There have been some interesting developments over the past few weeks. At the end of May, Watermark bought Globe Services for £604,000. Globe, which supplies headsets for airlines, made a net profit of £135,000 in the year to December. Some £200,000 was paid in cash on completion, with the balance payable in shares over the next two years.

According to ebullient chief executive John Caulcutt: 'This picks up the acquisition programme that had been put on hold since 11 September. We picked up Globe for 4.5 times earnings, when we are trading on a p/e of about 15. And there are lots more businesses around which we can go for.'

Separately, Caulcutt has appointed Numis as joint broker to the company. He says: 'Quite simply, Numis is incredibly well connected in the support services world. It has an amazing bunch of guys who can get the Watermark message out to the institutions. We have done over 40 institutional presentations with Numis and, as a result, three major funds have come on board. The business remains very robust.'

We recommend you keep holding the shares.

Private comfort

'Trading continues to be healthy. Both divisions are... operating in line with expectations.' These were the comforting words from the board of Private & Commercial Finance, the speciality finance group that provides loans to consumers to buy cars, and to businesses to purchase plant equipment.

The group claims that it is on the verge of completing the securitisation of its finance portfolio (which should enable it to reduce the cost of funding new lending).

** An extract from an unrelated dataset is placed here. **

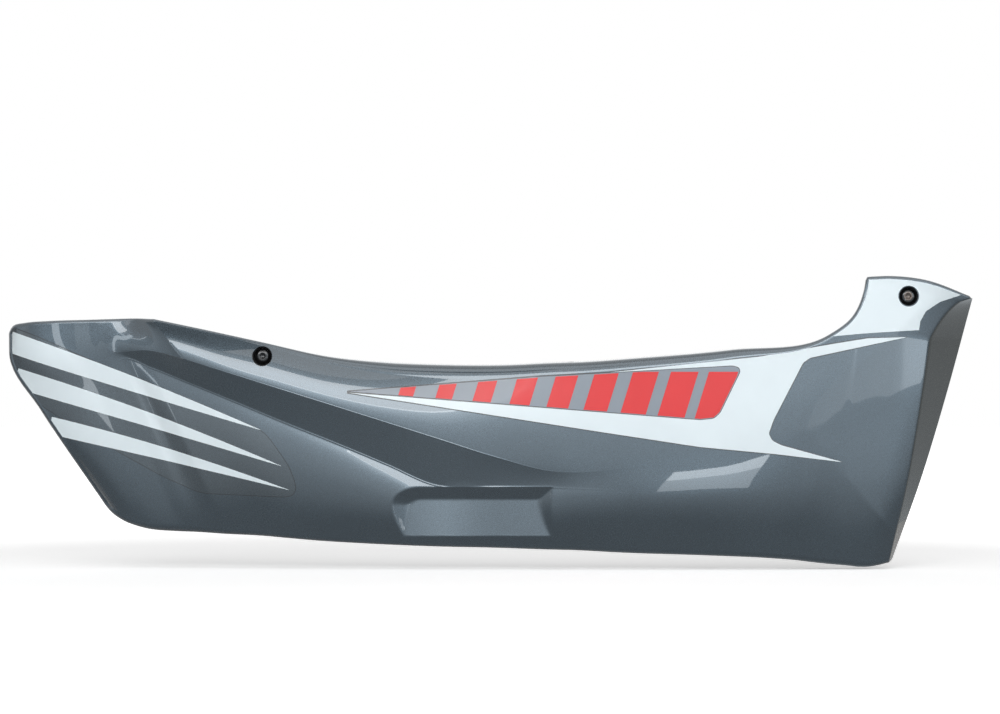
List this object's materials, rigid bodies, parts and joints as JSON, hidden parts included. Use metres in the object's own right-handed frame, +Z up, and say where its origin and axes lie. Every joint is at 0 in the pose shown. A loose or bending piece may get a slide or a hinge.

After a few uncharacteristic delays, the group is also on the verge of completing an upgrade of its internal computer systems. This should lead to the company being able to deal with a significant increase in transactions.

For the full year, the expectation is that PCF will produce profits in the region of £1.9 million and earnings per share of 7.5p. For 2003, profits of around £3.4 million are expected. But this figure has been arrived at by broker Seymour Pierce without taking into account the big improvements that the systems upgrade and securitisation could deliver. Do not sell.